SUPPLIED DATA ->
□ □ □ □ □ □ □

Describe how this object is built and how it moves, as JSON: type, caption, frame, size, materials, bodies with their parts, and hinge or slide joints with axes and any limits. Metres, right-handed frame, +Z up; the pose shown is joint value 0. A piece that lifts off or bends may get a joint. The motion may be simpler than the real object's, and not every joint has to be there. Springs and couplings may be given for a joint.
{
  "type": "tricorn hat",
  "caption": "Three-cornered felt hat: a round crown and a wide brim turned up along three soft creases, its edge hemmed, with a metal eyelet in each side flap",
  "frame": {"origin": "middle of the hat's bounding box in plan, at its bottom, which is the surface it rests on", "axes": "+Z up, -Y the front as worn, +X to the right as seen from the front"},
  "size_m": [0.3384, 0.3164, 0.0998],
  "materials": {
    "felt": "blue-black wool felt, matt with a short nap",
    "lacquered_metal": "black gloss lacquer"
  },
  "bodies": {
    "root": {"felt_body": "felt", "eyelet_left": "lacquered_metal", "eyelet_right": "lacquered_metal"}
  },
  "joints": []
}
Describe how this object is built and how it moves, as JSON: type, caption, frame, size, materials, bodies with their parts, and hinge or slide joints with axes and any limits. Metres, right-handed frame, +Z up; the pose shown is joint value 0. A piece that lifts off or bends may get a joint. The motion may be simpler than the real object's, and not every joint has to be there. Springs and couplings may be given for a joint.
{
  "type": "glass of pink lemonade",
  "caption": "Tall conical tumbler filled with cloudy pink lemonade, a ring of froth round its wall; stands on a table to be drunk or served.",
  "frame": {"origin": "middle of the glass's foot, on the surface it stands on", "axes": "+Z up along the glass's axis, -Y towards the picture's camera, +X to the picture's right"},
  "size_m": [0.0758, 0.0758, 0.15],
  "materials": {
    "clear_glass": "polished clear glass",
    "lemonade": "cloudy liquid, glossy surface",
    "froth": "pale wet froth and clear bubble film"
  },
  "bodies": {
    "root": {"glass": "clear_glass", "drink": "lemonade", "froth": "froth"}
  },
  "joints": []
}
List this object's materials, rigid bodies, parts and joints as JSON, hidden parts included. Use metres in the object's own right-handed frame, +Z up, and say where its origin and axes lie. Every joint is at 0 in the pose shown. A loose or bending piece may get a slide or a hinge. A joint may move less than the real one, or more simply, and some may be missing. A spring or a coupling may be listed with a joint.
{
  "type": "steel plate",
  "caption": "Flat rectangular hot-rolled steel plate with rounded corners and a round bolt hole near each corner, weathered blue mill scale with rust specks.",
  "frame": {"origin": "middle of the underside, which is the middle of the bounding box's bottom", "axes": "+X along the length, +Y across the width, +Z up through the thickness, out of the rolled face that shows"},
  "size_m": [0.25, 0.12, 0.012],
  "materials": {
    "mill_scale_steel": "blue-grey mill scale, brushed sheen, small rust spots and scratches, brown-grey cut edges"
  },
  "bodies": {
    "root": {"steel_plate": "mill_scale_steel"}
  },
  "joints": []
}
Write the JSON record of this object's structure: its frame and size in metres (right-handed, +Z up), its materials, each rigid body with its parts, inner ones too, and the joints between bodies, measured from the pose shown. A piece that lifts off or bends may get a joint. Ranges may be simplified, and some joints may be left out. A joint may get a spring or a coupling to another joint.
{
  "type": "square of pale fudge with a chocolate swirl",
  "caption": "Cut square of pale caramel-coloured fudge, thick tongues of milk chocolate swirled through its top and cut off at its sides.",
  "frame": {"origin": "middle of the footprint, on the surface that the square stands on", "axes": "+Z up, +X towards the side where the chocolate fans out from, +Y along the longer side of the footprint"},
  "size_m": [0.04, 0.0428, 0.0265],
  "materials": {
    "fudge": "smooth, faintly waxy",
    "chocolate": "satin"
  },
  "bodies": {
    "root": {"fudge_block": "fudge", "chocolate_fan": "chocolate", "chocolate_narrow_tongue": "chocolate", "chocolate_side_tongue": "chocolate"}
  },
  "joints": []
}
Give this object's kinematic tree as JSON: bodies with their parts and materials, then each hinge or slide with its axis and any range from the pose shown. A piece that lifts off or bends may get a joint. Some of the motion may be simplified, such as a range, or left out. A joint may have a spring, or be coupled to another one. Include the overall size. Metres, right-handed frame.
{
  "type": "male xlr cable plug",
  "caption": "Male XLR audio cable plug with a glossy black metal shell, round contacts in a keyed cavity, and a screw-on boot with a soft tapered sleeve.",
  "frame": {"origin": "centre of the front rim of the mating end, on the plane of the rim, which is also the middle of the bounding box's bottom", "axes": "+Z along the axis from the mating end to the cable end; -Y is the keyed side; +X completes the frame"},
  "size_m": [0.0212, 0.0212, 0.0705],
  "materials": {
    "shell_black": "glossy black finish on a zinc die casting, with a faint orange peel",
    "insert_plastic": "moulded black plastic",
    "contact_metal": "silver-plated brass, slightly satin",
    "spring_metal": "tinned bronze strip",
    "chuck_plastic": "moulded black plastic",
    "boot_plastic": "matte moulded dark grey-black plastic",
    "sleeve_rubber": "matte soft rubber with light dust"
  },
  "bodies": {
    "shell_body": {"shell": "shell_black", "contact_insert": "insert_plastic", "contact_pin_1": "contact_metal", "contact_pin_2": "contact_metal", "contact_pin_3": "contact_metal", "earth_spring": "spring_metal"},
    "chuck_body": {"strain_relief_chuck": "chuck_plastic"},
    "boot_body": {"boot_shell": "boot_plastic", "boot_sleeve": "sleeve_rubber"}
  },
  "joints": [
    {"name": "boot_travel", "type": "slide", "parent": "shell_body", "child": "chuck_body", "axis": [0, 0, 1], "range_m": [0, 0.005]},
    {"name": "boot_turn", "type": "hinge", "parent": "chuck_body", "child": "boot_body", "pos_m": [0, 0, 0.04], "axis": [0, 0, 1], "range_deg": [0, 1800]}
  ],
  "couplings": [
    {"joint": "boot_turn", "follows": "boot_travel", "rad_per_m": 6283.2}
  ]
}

□ □ □ □ □ □ □

All of the records must be retyped exactly as they are.

Describe how this object is built and how it moves, as JSON: type, caption, frame, size, materials, bodies with their parts, and hinge or slide joints with axes and any limits. Metres, right-handed frame, +Z up; the pose shown is joint value 0. A piece that lifts off or bends may get a joint. The motion may be simpler than the real object's, and not every joint has to be there. Springs and couplings may be given for a joint.
{
  "type": "tricorn hat",
  "caption": "Three-cornered felt hat: a round crown and a wide brim turned up along three soft creases, its edge hemmed, with a metal eyelet in each side flap",
  "frame": {"origin": "middle of the hat's bounding box in plan, at its bottom, which is the surface it rests on", "axes": "+Z up, -Y the front as worn, +X to the right as seen from the front"},
  "size_m": [0.3384, 0.3164, 0.0998],
  "materials": {
    "felt": "blue-black wool felt, matt with a short nap",
    "lacquered_metal": "black gloss lacquer"
  },
  "bodies": {
    "root": {"felt_body": "felt", "eyelet_left": "lacquered_metal", "eyelet_right": "lacquered_metal"}
  },
  "joints": []
}
Describe how this object is built and how it moves, as JSON: type, caption, frame, size, materials, bodies with their parts, and hinge or slide joints with axes and any limits. Metres, right-handed frame, +Z up; the pose shown is joint value 0. A piece that lifts off or bends may get a joint. The motion may be simpler than the real object's, and not every joint has to be there. Springs and couplings may be given for a joint.
{
  "type": "glass of pink lemonade",
  "caption": "Tall conical tumbler filled with cloudy pink lemonade, a ring of froth round its wall; stands on a table to be drunk or served.",
  "frame": {"origin": "middle of the glass's foot, on the surface it stands on", "axes": "+Z up along the glass's axis, -Y towards the picture's camera, +X to the picture's right"},
  "size_m": [0.0758, 0.0758, 0.15],
  "materials": {
    "clear_glass": "polished clear glass",
    "lemonade": "cloudy liquid, glossy surface",
    "froth": "pale wet froth and clear bubble film"
  },
  "bodies": {
    "root": {"glass": "clear_glass", "drink": "lemonade", "froth": "froth"}
  },
  "joints": []
}
List this object's materials, rigid bodies, parts and joints as JSON, hidden parts included. Use metres in the object's own right-handed frame, +Z up, and say where its origin and axes lie. Every joint is at 0 in the pose shown. A loose or bending piece may get a slide or a hinge. A joint may move less than the real one, or more simply, and some may be missing. A spring or a coupling may be listed with a joint.
{
  "type": "steel plate",
  "caption": "Flat rectangular hot-rolled steel plate with rounded corners and a round bolt hole near each corner, weathered blue mill scale with rust specks.",
  "frame": {"origin": "middle of the underside, which is the middle of the bounding box's bottom", "axes": "+X along the length, +Y across the width, +Z up through the thickness, out of the rolled face that shows"},
  "size_m": [0.25, 0.12, 0.012],
  "materials": {
    "mill_scale_steel": "blue-grey mill scale, brushed sheen, small rust spots and scratches, brown-grey cut edges"
  },
  "bodies": {
    "root": {"steel_plate": "mill_scale_steel"}
  },
  "joints": []
}
Write the JSON record of this object's structure: its frame and size in metres (right-handed, +Z up), its materials, each rigid body with its parts, inner ones too, and the joints between bodies, measured from the pose shown. A piece that lifts off or bends may get a joint. Ranges may be simplified, and some joints may be left out. A joint may get a spring or a coupling to another joint.
{
  "type": "square of pale fudge with a chocolate swirl",
  "caption": "Cut square of pale caramel-coloured fudge, thick tongues of milk chocolate swirled through its top and cut off at its sides.",
  "frame": {"origin": "middle of the footprint, on the surface that the square stands on", "axes": "+Z up, +X towards the side where the chocolate fans out from, +Y along the longer side of the footprint"},
  "size_m": [0.04, 0.0428, 0.0265],
  "materials": {
    "fudge": "smooth, faintly waxy",
    "chocolate": "satin"
  },
  "bodies": {
    "root": {"fudge_block": "fudge", "chocolate_fan": "chocolate", "chocolate_narrow_tongue": "chocolate", "chocolate_side_tongue": "chocolate"}
  },
  "joints": []
}
Give this object's kinematic tree as JSON: bodies with their parts and materials, then each hinge or slide with its axis and any range from the pose shown. A piece that lifts off or bends may get a joint. Some of the motion may be simplified, such as a range, or left out. A joint may have a spring, or be coupled to another one. Include the overall size. Metres, right-handed frame.
{
  "type": "male xlr cable plug",
  "caption": "Male XLR audio cable plug with a glossy black metal shell, round contacts in a keyed cavity, and a screw-on boot with a soft tapered sleeve.",
  "frame": {"origin": "centre of the front rim of the mating end, on the plane of the rim, which is also the middle of the bounding box's bottom", "axes": "+Z along the axis from the mating end to the cable end; -Y is the keyed side; +X completes the frame"},
  "size_m": [0.0212, 0.0212, 0.0705],
  "materials": {
    "shell_black": "glossy black finish on a zinc die casting, with a faint orange peel",
    "insert_plastic": "moulded black plastic",
    "contact_metal": "silver-plated brass, slightly satin",
    "spring_metal": "tinned bronze strip",
    "chuck_plastic": "moulded black plastic",
    "boot_plastic": "matte moulded dark grey-black plastic",
    "sleeve_rubber": "matte soft rubber with light dust"
  },
  "bodies": {
    "shell_body": {"shell": "shell_black", "contact_insert": "insert_plastic", "contact_pin_1": "contact_metal", "contact_pin_2": "contact_metal", "contact_pin_3": "contact_metal", "earth_spring": "spring_metal"},
    "chuck_body": {"strain_relief_chuck": "chuck_plastic"},
    "boot_body": {"boot_shell": "boot_plastic", "boot_sleeve": "sleeve_rubber"}
  },
  "joints": [
    {"name": "boot_travel", "type": "slide", "parent": "shell_body", "child": "chuck_body", "axis": [0, 0, 1], "range_m": [0, 0.005]},
    {"name": "boot_turn", "type": "hinge", "parent": "chuck_body", "child": "boot_body", "pos_m": [0, 0, 0.04], "axis": [0, 0, 1], "range_deg": [0, 1800]}
  ],
  "couplings": [
    {"joint": "boot_turn", "follows": "boot_travel", "rad_per_m": 6283.2}
  ]
}